I am so full of it. cice5 already does this because the driver wanted to modify restarts (and inputs I guess) in-place

So if you needed a work-around it might be your ticket. Would be good not to need it though.

I should really have remembered this, I wrote it. I sort of did, but thought it didn’t apply, so apologies if this has held you up.

(Just want to say, how nice are those one-box code snippet previews. Nice one discourse!)

Ok, great! I was starting to get mighty confused about where the difference from OM2 to OM3 was.

Do I need to build my own payu to to test that? (Are there instructions for building payu?)

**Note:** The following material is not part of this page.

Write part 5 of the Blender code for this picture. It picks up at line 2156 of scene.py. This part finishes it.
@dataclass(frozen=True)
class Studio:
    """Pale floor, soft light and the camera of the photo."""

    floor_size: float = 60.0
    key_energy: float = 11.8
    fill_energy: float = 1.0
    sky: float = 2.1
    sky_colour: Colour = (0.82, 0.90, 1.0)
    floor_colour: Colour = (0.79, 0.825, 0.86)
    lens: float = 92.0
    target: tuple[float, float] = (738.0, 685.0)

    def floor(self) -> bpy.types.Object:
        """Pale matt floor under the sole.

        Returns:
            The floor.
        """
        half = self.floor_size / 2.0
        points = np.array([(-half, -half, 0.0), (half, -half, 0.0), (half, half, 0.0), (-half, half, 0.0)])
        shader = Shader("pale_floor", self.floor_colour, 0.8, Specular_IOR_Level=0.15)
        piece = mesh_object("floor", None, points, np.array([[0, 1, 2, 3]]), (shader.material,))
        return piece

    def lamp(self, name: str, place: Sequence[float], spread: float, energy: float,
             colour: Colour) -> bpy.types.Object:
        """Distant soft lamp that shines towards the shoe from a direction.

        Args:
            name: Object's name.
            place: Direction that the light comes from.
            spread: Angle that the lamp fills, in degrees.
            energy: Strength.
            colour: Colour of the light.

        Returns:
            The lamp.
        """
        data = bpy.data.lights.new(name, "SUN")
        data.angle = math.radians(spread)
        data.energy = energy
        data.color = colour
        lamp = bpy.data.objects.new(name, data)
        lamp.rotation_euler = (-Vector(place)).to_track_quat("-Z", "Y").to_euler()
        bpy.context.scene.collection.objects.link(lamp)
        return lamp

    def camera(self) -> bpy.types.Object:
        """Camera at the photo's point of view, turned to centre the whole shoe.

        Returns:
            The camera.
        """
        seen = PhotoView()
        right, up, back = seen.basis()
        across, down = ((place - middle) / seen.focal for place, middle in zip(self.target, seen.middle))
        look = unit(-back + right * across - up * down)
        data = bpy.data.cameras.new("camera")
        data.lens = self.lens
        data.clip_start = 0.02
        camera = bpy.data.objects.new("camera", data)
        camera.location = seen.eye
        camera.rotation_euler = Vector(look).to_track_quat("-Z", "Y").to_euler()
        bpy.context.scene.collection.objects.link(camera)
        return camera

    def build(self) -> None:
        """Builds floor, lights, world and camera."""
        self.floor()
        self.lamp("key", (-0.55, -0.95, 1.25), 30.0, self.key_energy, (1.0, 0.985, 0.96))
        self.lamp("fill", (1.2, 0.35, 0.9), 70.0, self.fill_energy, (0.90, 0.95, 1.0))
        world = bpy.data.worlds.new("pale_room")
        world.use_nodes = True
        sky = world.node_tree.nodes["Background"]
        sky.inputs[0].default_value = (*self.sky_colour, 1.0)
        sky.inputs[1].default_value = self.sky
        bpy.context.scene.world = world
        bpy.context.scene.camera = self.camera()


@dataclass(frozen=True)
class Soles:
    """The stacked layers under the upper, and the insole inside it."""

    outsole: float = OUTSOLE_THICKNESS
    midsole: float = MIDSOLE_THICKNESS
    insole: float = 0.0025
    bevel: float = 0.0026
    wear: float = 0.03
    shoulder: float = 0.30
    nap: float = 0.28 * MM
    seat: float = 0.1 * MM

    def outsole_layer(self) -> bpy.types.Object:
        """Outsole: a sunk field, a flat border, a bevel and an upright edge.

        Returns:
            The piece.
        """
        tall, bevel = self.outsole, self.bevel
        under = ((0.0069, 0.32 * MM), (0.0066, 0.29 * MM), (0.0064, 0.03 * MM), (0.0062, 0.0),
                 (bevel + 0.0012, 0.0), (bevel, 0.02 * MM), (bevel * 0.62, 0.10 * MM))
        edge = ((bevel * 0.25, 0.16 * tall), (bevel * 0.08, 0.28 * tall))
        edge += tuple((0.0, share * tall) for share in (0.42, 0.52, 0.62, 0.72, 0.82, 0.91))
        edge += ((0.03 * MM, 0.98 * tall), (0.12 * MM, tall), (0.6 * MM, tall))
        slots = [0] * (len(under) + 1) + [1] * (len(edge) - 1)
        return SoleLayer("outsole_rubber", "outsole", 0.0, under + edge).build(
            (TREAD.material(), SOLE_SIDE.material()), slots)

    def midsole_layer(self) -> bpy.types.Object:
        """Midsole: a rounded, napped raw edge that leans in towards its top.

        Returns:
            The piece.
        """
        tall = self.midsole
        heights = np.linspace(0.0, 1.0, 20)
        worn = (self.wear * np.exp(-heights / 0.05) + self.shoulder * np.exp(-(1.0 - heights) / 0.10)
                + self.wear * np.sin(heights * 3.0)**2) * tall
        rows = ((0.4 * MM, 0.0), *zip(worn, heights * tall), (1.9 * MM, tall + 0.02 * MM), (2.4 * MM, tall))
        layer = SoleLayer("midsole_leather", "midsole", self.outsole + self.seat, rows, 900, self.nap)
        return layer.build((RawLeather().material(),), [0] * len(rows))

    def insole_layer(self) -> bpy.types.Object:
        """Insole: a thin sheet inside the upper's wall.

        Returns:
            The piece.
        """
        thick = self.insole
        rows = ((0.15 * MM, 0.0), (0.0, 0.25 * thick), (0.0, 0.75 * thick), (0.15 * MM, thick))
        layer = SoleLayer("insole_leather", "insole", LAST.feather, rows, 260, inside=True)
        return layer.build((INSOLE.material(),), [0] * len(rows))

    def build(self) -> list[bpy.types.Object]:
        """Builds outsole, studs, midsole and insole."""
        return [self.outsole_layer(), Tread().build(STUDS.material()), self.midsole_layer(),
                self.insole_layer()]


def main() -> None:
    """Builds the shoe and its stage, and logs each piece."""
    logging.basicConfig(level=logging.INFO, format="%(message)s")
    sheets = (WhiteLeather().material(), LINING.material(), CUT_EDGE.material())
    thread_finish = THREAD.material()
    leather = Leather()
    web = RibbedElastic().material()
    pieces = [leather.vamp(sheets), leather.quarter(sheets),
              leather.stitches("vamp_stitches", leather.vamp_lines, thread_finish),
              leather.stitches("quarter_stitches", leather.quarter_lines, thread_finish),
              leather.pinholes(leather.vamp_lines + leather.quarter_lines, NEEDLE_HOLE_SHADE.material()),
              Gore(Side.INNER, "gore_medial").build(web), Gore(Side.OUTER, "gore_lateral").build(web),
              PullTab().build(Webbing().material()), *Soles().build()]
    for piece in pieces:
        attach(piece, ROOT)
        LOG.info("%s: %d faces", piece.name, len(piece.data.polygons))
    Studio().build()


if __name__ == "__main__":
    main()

This step is buried deep in in the open-mpi library:

Which makes it kind of challenging to do anything about. Fortran also doesn’t have a good way to just read the path it’s trying to point the symlink to.

We could:

  • Update the rpointer files in Payu to use full paths for the restart and input files (instead of using the symlinks).
  • Copy the restart files (as above) in Payu
  • Patch CICE to read using serial input and only write using parallel output. (IO is controlled in nuopc.run config, so it’s messy). This would mean all model components would have to use serial input and have a similar patch applied if we wanted parallel output (I don’t know if that would be slow, the datm files are a lot bigger than the CICE ones but still less than 2GB each).
  • Possibly raise an issue with open-mpi, and make the case the behaviour with Lustre is wrong and they should be checking for symlinks when opening files.

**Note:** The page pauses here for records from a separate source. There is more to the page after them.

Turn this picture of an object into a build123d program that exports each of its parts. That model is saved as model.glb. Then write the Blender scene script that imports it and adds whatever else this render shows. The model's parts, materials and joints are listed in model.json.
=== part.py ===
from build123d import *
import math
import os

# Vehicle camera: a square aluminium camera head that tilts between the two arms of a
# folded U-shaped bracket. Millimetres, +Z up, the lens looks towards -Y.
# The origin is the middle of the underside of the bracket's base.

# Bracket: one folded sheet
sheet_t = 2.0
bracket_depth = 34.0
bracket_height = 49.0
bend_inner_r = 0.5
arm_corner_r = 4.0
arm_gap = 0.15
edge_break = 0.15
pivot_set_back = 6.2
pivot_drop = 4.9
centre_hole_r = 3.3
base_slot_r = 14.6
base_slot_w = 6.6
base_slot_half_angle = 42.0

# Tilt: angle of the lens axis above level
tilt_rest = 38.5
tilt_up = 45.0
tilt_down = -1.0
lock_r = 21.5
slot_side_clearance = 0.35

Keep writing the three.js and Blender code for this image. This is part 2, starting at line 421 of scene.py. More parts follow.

I don’t think there are. I usually load a vanilla conda environment (one without payu):

module use /g/data/hh5/public/modules
module load conda/python3

and then

pip install -e . --user

in the payu source directory.

That installs into ~/.local/bin/payu.

Wow. Good find.

That would break the manifests as they’re currently implemented.

That’s a decent work-around for the time being. Does require a patched payu however.

I think this is worth doing regardless.